_WRITTEN EXERCISE_
Give the data again, word for word.
□ □ □ □ □
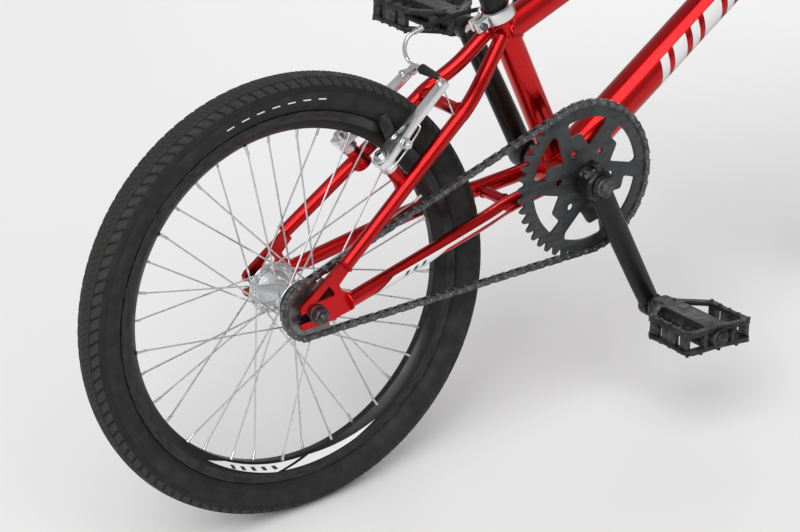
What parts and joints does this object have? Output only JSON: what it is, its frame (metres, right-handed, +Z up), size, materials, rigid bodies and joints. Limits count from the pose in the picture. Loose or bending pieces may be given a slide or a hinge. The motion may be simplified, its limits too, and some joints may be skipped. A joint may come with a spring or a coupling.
{
  "type": "bmx bike",
  "caption": "Single-speed racing BMX bicycle with a small open frame, high-rise bars, platform pedals and a rear rim brake.",
  "frame": {"origin": "on the ground, midway between the two tyres' contacts, in the bike's centre plane", "axes": "+X forward, +Y to the rider's left, +Z up"},
  "size_m": [1.5, 0.739, 0.9391],
  "materials": {
    "red_paint": "gloss candy",
    "black_paint": "satin",
    "black_metal": "satin anodised",
    "polished_metal": "polished",
    "bright_steel": "bright",
    "dark_steel": "oiled",
    "rail_steel": "satin",
    "black_plastic": "matte",
    "saddle_skin": "fine grain",
    "tyre_rubber": "matte",
    "grip_rubber": "matte",
    "cable_housing": "satin"
  },
  "bodies": {
    "frame": {"head_tube": "red_paint", "bottom_bracket_shell": "red_paint", "seat_tube": "red_paint", "top_tube": "red_paint", "down_tube": "red_paint", "dropout_left": "red_paint", "dropout_right": "red_paint", "chainstay_left": "red_paint", "chainstay_right": "red_paint", "seatstay_left": "red_paint", "seatstay_right": "red_paint", "seatstay_bridge": "red_paint", "chainstay_bridge": "red_paint", "seat_clamp": "polished_metal", "headset_cup_lower": "black_metal", "headset_cup_upper": "black_metal", "bottom_bracket_cartridge": "black_metal", "rear_axle": "dark_steel", "chain": "dark_steel", "brake_cable_rear": "cable_housing", "brake_cable_front": "cable_housing"},
    "seat": {"seat_post": "black_metal", "saddle_clamp": "black_metal", "saddle_rails": "rail_steel", "saddle_base": "black_plastic", "saddle_cover": "saddle_skin"},
    "rear_wheel": {"rear_tyre": "tyre_rubber", "rear_rim": "black_metal", "rear_hub": "polished_metal", "rear_spokes_left": "bright_steel", "rear_spokes_right": "bright_steel"},
    "freewheel": {"freewheel_cog": "dark_steel", "freewheel_body": "dark_steel"},
    "cranks": {"chainring": "black_metal", "crank_spindle": "dark_steel", "crank_arm_left": "black_paint", "crank_arm_right": "black_paint", "pedal_axle_left": "bright_steel", "pedal_axle_right": "bright_steel"},
    "right_pedal": {"pedal_right": "black_plastic"},
    "left_pedal": {"pedal_left": "black_plastic"},
    "left_brake_arm": {"brake_arm_left": "polished_metal", "brake_pad_left": "black_plastic", "brake_noodle": "bright_steel"},
    "right_brake_arm": {"brake_arm_right": "polished_metal", "brake_pad_right": "black_plastic"},
    "steering": {"fork": "black_paint", "stem": "black_metal", "stem_faceplate": "black_metal", "handlebar": "black_paint", "grip_left": "grip_rubber", "grip_right": "grip_rubber", "brake_lever_mount": "black_metal", "front_axle": "dark_steel"},
    "lever": {"brake_lever": "polished_metal"},
    "front_wheel": {"front_tyre": "tyre_rubber", "front_rim": "black_metal", "front_hub": "polished_metal", "front_spokes_left": "bright_steel", "front_spokes_right": "bright_steel"}
  },
  "joints": [
    {"name": "steering_turn", "type": "hinge", "parent": "frame", "child": "steering", "pos_m": [0.46924, 0, 0.24118], "axis": [-0.2756, 0, 0.9613], "range_deg": [-85, 85], "deforming": ["brake_cable_front"]},
    {"name": "front_wheel_spin", "type": "hinge", "parent": "steering", "child": "front_wheel", "pos_m": [0.5, 0, 0.25], "axis": [0, 1, 0], "continuous": true},
    {"name": "rear_wheel_spin", "type": "hinge", "parent": "frame", "child": "rear_wheel", "pos_m": [-0.5, 0, 0.25], "axis": [0, 1, 0], "continuous": true},
    {"name": "crank_spin", "type": "hinge", "parent": "frame", "child": "cranks", "pos_m": [-0.12894, 0, 0.288], "axis": [0, 1, 0], "continuous": true},
    {"name": "freewheel_spin", "type": "hinge", "parent": "frame", "child": "freewheel", "pos_m": [-0.5, 0, 0.25], "axis": [0, 1, 0], "continuous": true},
    {"name": "pedal_right_spin", "type": "hinge", "parent": "cranks", "child": "right_pedal", "pos_m": [-0.07024, -0.086, 0.12314], "axis": [0, 1, 0], "continuous": true},
    {"name": "pedal_left_spin", "type": "hinge", "parent": "cranks", "child": "left_pedal", "pos_m": [-0.18764, 0.086, 0.45286], "axis": [0, 1, 0], "continuous": true},
    {"name": "seat_height", "type": "slide", "parent": "frame", "child": "seat", "axis": [-0.3239, 0, 0.9461], "range_m": [-0.055, 0.05]},
    {"name": "brake_lever_pull", "type": "hinge", "parent": "steering", "child": "lever", "pos_m": [0.35665, -0.22367, 0.92194], "axis": [0.2756, 0, -0.9613], "range_deg": [0, 20], "stiffness_Nm_per_rad": 1, "springref_deg": -5.73},
    {"name": "brake_arm_left_close", "type": "hinge", "parent": "frame", "child": "left_brake_arm", "pos_m": [-0.3665, 0.04, 0.3548], "axis": [0.5434, 0, -0.8395], "range_deg": [0, 3.3], "stiffness_Nm_per_rad": 1, "springref_deg": -5.73, "deforming": ["brake_cable_rear"]},
    {"name": "brake_arm_right_close", "type": "hinge", "parent": "frame", "child": "right_brake_arm", "pos_m": [-0.3665, -0.04, 0.3548], "axis": [-0.5434, 0, 0.8395], "range_deg": [0, 3.3], "stiffness_Nm_per_rad": 1, "springref_deg": -5.73}
  ],
  "couplings": [
    {"joint": "freewheel_spin", "follows": "crank_spin", "ratio": 2.75},
    {"joint": "brake_arm_left_close", "follows": "brake_lever_pull", "ratio": 0.165},
    {"joint": "brake_arm_right_close", "follows": "brake_lever_pull", "ratio": 0.165}
  ]
}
□ □ □ □ □
_EXERCISE OUTPUT_
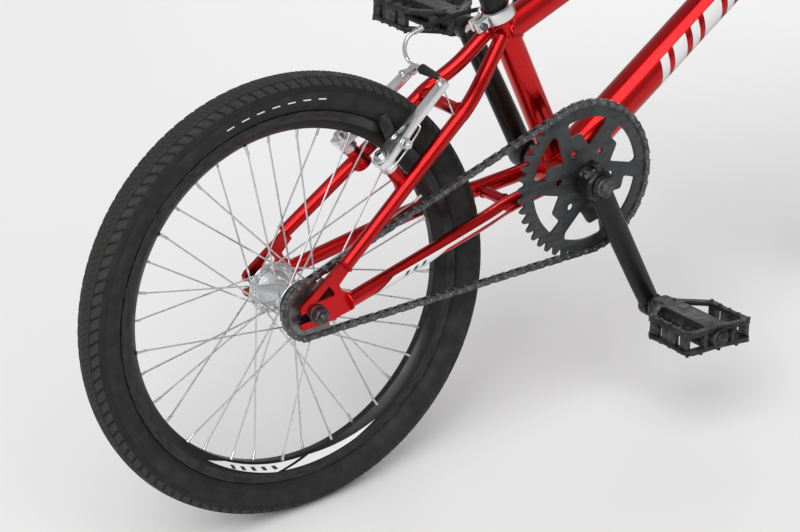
What parts and joints does this object have? Output only JSON: what it is, its frame (metres, right-handed, +Z up), size, materials, rigid bodies and joints. Limits count from the pose in the picture. Loose or bending pieces may be given a slide or a hinge. The motion may be simplified, its limits too, and some joints may be skipped. A joint may come with a spring or a coupling.
{
  "type": "bmx bike",
  "caption": "Single-speed racing BMX bicycle with a small open frame, high-rise bars, platform pedals and a rear rim brake.",
  "frame": {"origin": "on the ground, midway between the two tyres' contacts, in the bike's centre plane", "axes": "+X forward, +Y to the rider's left, +Z up"},
  "size_m": [1.5, 0.739, 0.9391],
  "materials": {
    "red_paint": "gloss candy",
    "black_paint": "satin",
    "black_metal": "satin anodised",
    "polished_metal": "polished",
    "bright_steel": "bright",
    "dark_steel": "oiled",
    "rail_steel": "satin",
    "black_plastic": "matte",
    "saddle_skin": "fine grain",
    "tyre_rubber": "matte",
    "grip_rubber": "matte",
    "cable_housing": "satin"
  },
  "bodies": {
    "frame": {"head_tube": "red_paint", "bottom_bracket_shell": "red_paint", "seat_tube": "red_paint", "top_tube": "red_paint", "down_tube": "red_paint", "dropout_left": "red_paint", "dropout_right": "red_paint", "chainstay_left": "red_paint", "chainstay_right": "red_paint", "seatstay_left": "red_paint", "seatstay_right": "red_paint", "seatstay_bridge": "red_paint", "chainstay_bridge": "red_paint", "seat_clamp": "polished_metal", "headset_cup_lower": "black_metal", "headset_cup_upper": "black_metal", "bottom_bracket_cartridge": "black_metal", "rear_axle": "dark_steel", "chain": "dark_steel", "brake_cable_rear": "cable_housing", "brake_cable_front": "cable_housing"},
    "seat": {"seat_post": "black_metal", "saddle_clamp": "black_metal", "saddle_rails": "rail_steel", "saddle_base": "black_plastic", "saddle_cover": "saddle_skin"},
    "rear_wheel": {"rear_tyre": "tyre_rubber", "rear_rim": "black_metal", "rear_hub": "polished_metal", "rear_spokes_left": "bright_steel", "rear_spokes_right": "bright_steel"},
    "freewheel": {"freewheel_cog": "dark_steel", "freewheel_body": "dark_steel"},
    "cranks": {"chainring": "black_metal", "crank_spindle": "dark_steel", "crank_arm_left": "black_paint", "crank_arm_right": "black_paint", "pedal_axle_left": "bright_steel", "pedal_axle_right": "bright_steel"},
    "right_pedal": {"pedal_right": "black_plastic"},
    "left_pedal": {"pedal_left": "black_plastic"},
    "left_brake_arm": {"brake_arm_left": "polished_metal", "brake_pad_left": "black_plastic", "brake_noodle": "bright_steel"},
    "right_brake_arm": {"brake_arm_right": "polished_metal", "brake_pad_right": "black_plastic"},
    "steering": {"fork": "black_paint", "stem": "black_metal", "stem_faceplate": "black_metal", "handlebar": "black_paint", "grip_left": "grip_rubber", "grip_right": "grip_rubber", "brake_lever_mount": "black_metal", "front_axle": "dark_steel"},
    "lever": {"brake_lever": "polished_metal"},
    "front_wheel": {"front_tyre": "tyre_rubber", "front_rim": "black_metal", "front_hub": "polished_metal", "front_spokes_left": "bright_steel", "front_spokes_right": "bright_steel"}
  },
  "joints": [
    {"name": "steering_turn", "type": "hinge", "parent": "frame", "child": "steering", "pos_m": [0.46924, 0, 0.24118], "axis": [-0.2756, 0, 0.9613], "range_deg": [-85, 85], "deforming": ["brake_cable_front"]},
    {"name": "front_wheel_spin", "type": "hinge", "parent": "steering", "child": "front_wheel", "pos_m": [0.5, 0, 0.25], "axis": [0, 1, 0], "continuous": true},
    {"name": "rear_wheel_spin", "type": "hinge", "parent": "frame", "child": "rear_wheel", "pos_m": [-0.5, 0, 0.25], "axis": [0, 1, 0], "continuous": true},
    {"name": "crank_spin", "type": "hinge", "parent": "frame", "child": "cranks", "pos_m": [-0.12894, 0, 0.288], "axis": [0, 1, 0], "continuous": true},
    {"name": "freewheel_spin", "type": "hinge", "parent": "frame", "child": "freewheel", "pos_m": [-0.5, 0, 0.25], "axis": [0, 1, 0], "continuous": true},
    {"name": "pedal_right_spin", "type": "hinge", "parent": "cranks", "child": "right_pedal", "pos_m": [-0.07024, -0.086, 0.12314], "axis": [0, 1, 0], "continuous": true},
    {"name": "pedal_left_spin", "type": "hinge", "parent": "cranks", "child": "left_pedal", "pos_m": [-0.18764, 0.086, 0.45286], "axis": [0, 1, 0], "continuous": true},
    {"name": "seat_height", "type": "slide", "parent": "frame", "child": "seat", "axis": [-0.3239, 0, 0.9461], "range_m": [-0.055, 0.05]},
    {"name": "brake_lever_pull", "type": "hinge", "parent": "steering", "child": "lever", "pos_m": [0.35665, -0.22367, 0.92194], "axis": [0.2756, 0, -0.9613], "range_deg": [0, 20], "stiffness_Nm_per_rad": 1, "springref_deg": -5.73},
    {"name": "brake_arm_left_close", "type": "hinge", "parent": "frame", "child": "left_brake_arm", "pos_m": [-0.3665, 0.04, 0.3548], "axis": [0.5434, 0, -0.8395], "range_deg": [0, 3.3], "stiffness_Nm_per_rad": 1, "springref_deg": -5.73, "deforming": ["brake_cable_rear"]},
    {"name": "brake_arm_right_close", "type": "hinge", "parent": "frame", "child": "right_brake_arm", "pos_m": [-0.3665, -0.04, 0.3548], "axis": [-0.5434, 0, 0.8395], "range_deg": [0, 3.3], "stiffness_Nm_per_rad": 1, "springref_deg": -5.73}
  ],
  "couplings": [
    {"joint": "freewheel_spin", "follows": "crank_spin", "ratio": 2.75},
    {"joint": "brake_arm_left_close", "follows": "brake_lever_pull", "ratio": 0.165},
    {"joint": "brake_arm_right_close", "follows": "brake_lever_pull", "ratio": 0.165}
  ]
}